LDA++ is a C++ library and a set of accompanying console applications that enable the inference of various Latent Dirichlet Allocation models.
The project provides three console applications
- lda implementing LDA
- slda implementing Supervised LDA
- fslda implementing Fast Supervised LDA
and a library that can be used from your own C++ projects.
You can read the documentation site at ldaplusplus.com and there is of course an API documentation as well.
We use CMake for building the project and currently only provide the option to build from source. The LDA++ installation process is straightforward and documented at our site.
We expect that the preferred way of using LDA++ will be through the provided console applications. You can read thorough documentation for them as well. All our console applications are designed to read matrix files serialized in numpy format so that one can easily create files in a python session.
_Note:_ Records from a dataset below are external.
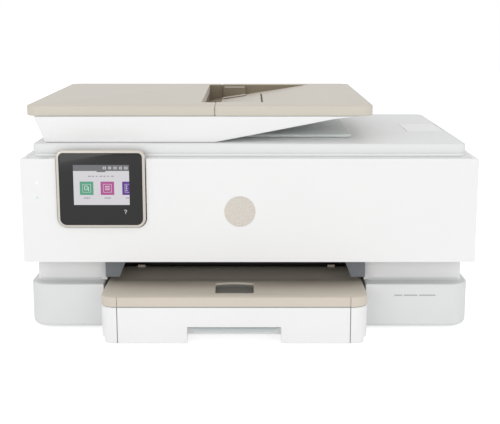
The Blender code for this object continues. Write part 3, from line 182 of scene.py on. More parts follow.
class Bench(Tree):
    """One material's node tree, on which its finish is put together."""

    def __init__(self, name: str) -> None:
        """Makes a material with a Principled shader and an output."""
        self.material = bpy.data.materials.new(name)
        super().__init__(self.material)
        self.shader = self.add("ShaderNodeBsdfPrincipled")
        self.add("ShaderNodeOutputMaterial", {}, {"Surface": self.shader.out(0)})

    def set(self, **values: Value) -> None:
        """Sets or links inputs of the shader, with underscores for the spaces in their names."""
        for key, value in values.items():
            self._plug(self.shader.node.inputs[key.replace("_", " ")], value)

    def place(self) -> Wire:
        """Returns the Object coordinates."""
        return self.add("ShaderNodeTexCoord").out("Object")

    def noise(self, size: float, detail: float = 2.0, roughness: float = 0.5) -> Wire:
        """Returns cloud noise from 0 to 1 whose lumps are about size metres across."""
        sockets = {"Vector": self.place(), "Scale": 1 / size, "Detail": detail, "Roughness": roughness}
        return self.add("ShaderNodeTexNoise", {}, sockets).out(0)

    def mix(self, factor: Value, first: Value, second: Value) -> Wire:
        """Mixes two colours."""
        sockets = {"Factor": factor, 6: first, 7: second}
        return self.add("ShaderNodeMix", {"data_type": "RGBA"}, sockets).out(2)

    def bump(self, height: Wire, depth: float) -> None:
        """Raises the surface by height times depth, in metres."""
        sockets = {"Height": height, "Distance": depth, "Strength": 1.0}
        self.set(Normal=self.add("ShaderNodeBump", {}, sockets).out(0))


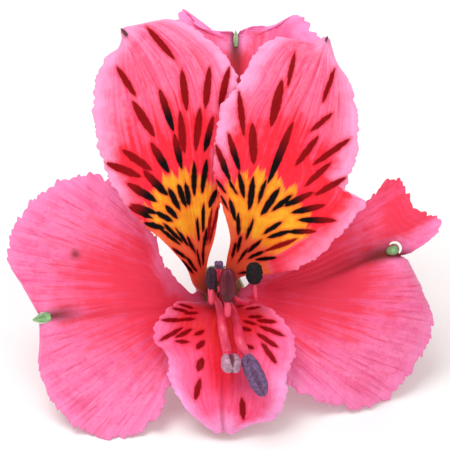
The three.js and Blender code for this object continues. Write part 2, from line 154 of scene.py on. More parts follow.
# "rib" is the strength and width of the dark line along the midrib on its left and on its right side;
# the line is partly the midrib's own colour and partly painted shade of its groove. A "droop" of None
# is found so that the tepal rests on the floor. Each row is one station from the claw to the tip: left
# edge, midrib and right edge, left and right as seen looking outwards along the tepal.
TEPALS = {
    "upper_outer_tepal": {
        **OUTER, "angle": 58, "half_angle": 22, "cup": 1.2, "width": 24,
        "rib": ((0.75, 0.9), (0.75, 0.9)),
        "rows": [
            [(1.4, 3.6), (2.4, 3.4), (3.5, 2.8)],
            [(1.9, 6.6), (3.2, 6.6), (5.4, 5.6)],
            [(2.2, 10.6), (4.2, 10.8), (8.6, 9.2)],
            [(0.8, 15.6), (4.4, 16), (12, 14.2)],
            [(-2.6, 22.8), (3.8, 23.2), (15.2, 21.8)],
            [(-5.4, 31), (3.1, 30.2), (16.6, 30.6)],
            [(-6.9, 38.4), (2.7, 35), (16.2, 37.2)],
            [(-6.6, 42.4), (2.5, 36.8), (14.4, 40.8)],
            [(-5.6, 43.8), (2.4, 37.6), (11.9, 43)],
            [(-3.4, 41.1), (2.4, 38.2), (9, 41.4)],
            [(-0.2, 40.4), (2.4, 38.8), (5, 41.1)],
            [(1.9, 40.3), (2.5, 39.5), (3.2, 40.4)],
        ],
    },
    "left_outer_tepal": {
        **OUTER, "angle": 200, "half_angle": 24, "cup": 0.8, "width": 40,
        "droop_side": -1, "droop": 1.5, "rib": ((0.18, 0.6), (0.3, 1.4)),
        "rows": [
            [(-3.6, -3.4), (-4.3, -2.2), (-4.3, -0.8)],
            [(-5.4, -8), (-7, -3), (-6, 0.6)],
            [(-7.2, -11.6), (-10.6, -3.6), (-8.6, 3.8)],
            [(-8.2, -15.6), (-14.6, -4), (-10.6, 9.2)],
            [(-9.6, -19.6), (-18.2, -4.1), (-14, 14.8)],
            [(-13.4, -22.5), (-21, -4.2), (-19, 17.8)],
            [(-17.2, -23.2), (-23.2, -4.3), (-24.4, 17)],
            [(-21.6, -21.8), (-24.8, -4.3), (-29.2, 13.8)],
            [(-26, -17.6), (-25.8, -4.3), (-32.2, 9.4)],
            [(-28.2, -12.2), (-26.5, -4.3), (-33, 4.8)],
            [(-28.1, -8), (-27, -4.3), (-30.8, 0.8)],
            [(-28.1, -5.2), (-27.3, -4.3), (-28.3, -3.5)],
        ],
    },
    "right_outer_tepal": {
        **OUTER, "angle": -25, "half_angle": 24, "cup": 0.8, "width": 36,
        # its midrib line runs wide on the upper side: painted shade of the groove above the midrib
        "droop_side": 1, "droop": None, "rib": ((0.95, 2.4), (0.95, 0.5)),
        "rows": [
            [(3.9, 0.2), (4.2, -1.4), (3.6, -3.4)],
            [(6.4, 3), (7, -0.8), (5.8, -8.6)],
            [(10, 5.6), (10.8, 0.3), (8.8, -12.9)],
            [(14.6, 8.7), (14.8, 1.1), (12.8, -16.2)],
            [(18.8, 11.8), (18.2, 2.4), (18, -18.1)],
            [(22.6, 13.6), (21.2, 3.7), (22.6, -18.6)],
            [(26, 16.9), (23.2, 4.6), (26.6, -17)],
            [(28, 17.2), (24.8, 5.1), (29.4, -13.8)],
            [(30, 13.2), (25.9, 5.3), (32.2, -9.6)],
            [(34.6, 10.2), (26.8, 5.3), (33.6, -5.4)],
            [(32.4, 7.6), (27.5, 5.3), (32, -0.4)],
            [(29.7, 5.8), (28, 5.3), (29.6, 4.5)],
        ],
    },
    "lower_inner_tepal": {
        "slot": "lip_tepal", "ring": INNER_RING, "angle": 270, "half_angle": 34,
        "depth": LIP_FUNNEL, "channel": 1.4, "cup": -0.8, "width": 24,
        "rib": ((0.45, 0.5), (0.45, 0.3)),
        "rows": [
            [(3, -2.1), (0.1, -3.2), (-3, -2.2)],
            [(6.8, -2.6), (0.1, -4.8), (-6.6, -2)],
            [(9.8, -4.6), (0.1, -7.2), (-9.2, -4.2)],
            [(11.8, -9.2), (0.1, -10.2), (-10.4, -7.6)],
            [(10.6, -12.4), (0.2, -13.2), (-8.2, -10)],
            [(10.3, -16), (0.2, -16.4), (-8, -13.4)],
            [(8.9, -19.7), (0.3, -19.2), (-5.6, -18)],
            [(4.8, -21), (0.4, -21), (-2.8, -20.7)],
            [(1.6, -22.5), (0.5, -21.9), (-0.5, -22.4)],
        ],
    },
    "left_inner_tepal": {
        **INNER, "angle": 185, "width": 24, "lap": lambda x: -smooth(x, -9, 0),
        "rows": [
            [(-3.9, 0.4), (-3, 0.6), (-2.2, 1)],
            [(-5.2, 3.4), (-3.3, 4.2), (-1.9, 4.6)],
            [(-8.6, 7.4), (-4.1, 8.2), (-0.9, 8)],
            [(-13, 11.4), (-4.9, 12.8), (-0.2, 12.2)],
            [(-16.9, 17), (-6, 18.6), (0.6, 18)],
            [(-19.1, 24.3), (-7.4, 24.8), (1.8, 24.6)],
            [(-19.3, 31.4), (-9.6, 31.2), (2.8, 31.2)],
            [(-17.6, 35.9), (-12, 35.8), (1.6, 35.2)],
            [(-15.7, 37.4), (-13.7, 38.2), (-2.3, 39.2)],
            [(-15.1, 39), (-14.6, 39.5), (-7, 41.8)],
            [(-15.3, 40), (-15, 40.4), (-14.2, 40.7)],
        ],
    },
    "right_inner_tepal": {
        **INNER, "angle": 25, "width": 26, "lap": lambda x: 1 - smooth(x, 0, 9),
        "rows": [
            [(0.9, 2.6), (1.9, 2.4), (2.9, 1.6)],
            [(1.1, 4.8), (2.8, 4.6), (4.4, 2.2)],
            [(1.6, 8), (4.2, 8.2), (8.4, 2.5)],
            [(0.6, 12.2), (5.7, 12.4), (14, 4.4)],
            [(-0.8, 17.2), (7.3, 16.4), (20.6, 11)],
            [(-0.9, 20.5), (8.6, 19.8), (22.4, 13.6)],
            [(-0.5, 24), (9.8, 23), (19.2, 15)],
            [(0.1, 28), (11.4, 26.8), (21, 20.4)],
            [(3, 32), (13.2, 30.8), (21.1, 27.4)],
            [(5.2, 36.2), (14.8, 34.4), (19.9, 32.2)],
            [(8.6, 39), (15.8, 36.8), (18.1, 35)],
            [(13.5, 38.2), (16.3, 38), (17.3, 37.2)],
            [(16.1, 39), (16.5, 39), (16.9, 38.7)],
        ],
    },
}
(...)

It suffices to say that the following shell session runs the Fast Supervised LDA (fsLDA) on the scikit learn digits dataset (provided you have installed LDA++).
$ python
Python 2.7.12 (default, Jul 1 2016, 15:12:24)
[GCC 5.4.0 20160609] on linux2
Type "help", "copyright", "credits" or "license" for more information.
>>> from sklearn.datasets import load_digits
>>> import numpy as np
>>> d = load_digits()
>>> with open("digits.npy", "wb") as f:
... np.save(f, d.data.astype(np.int32).T)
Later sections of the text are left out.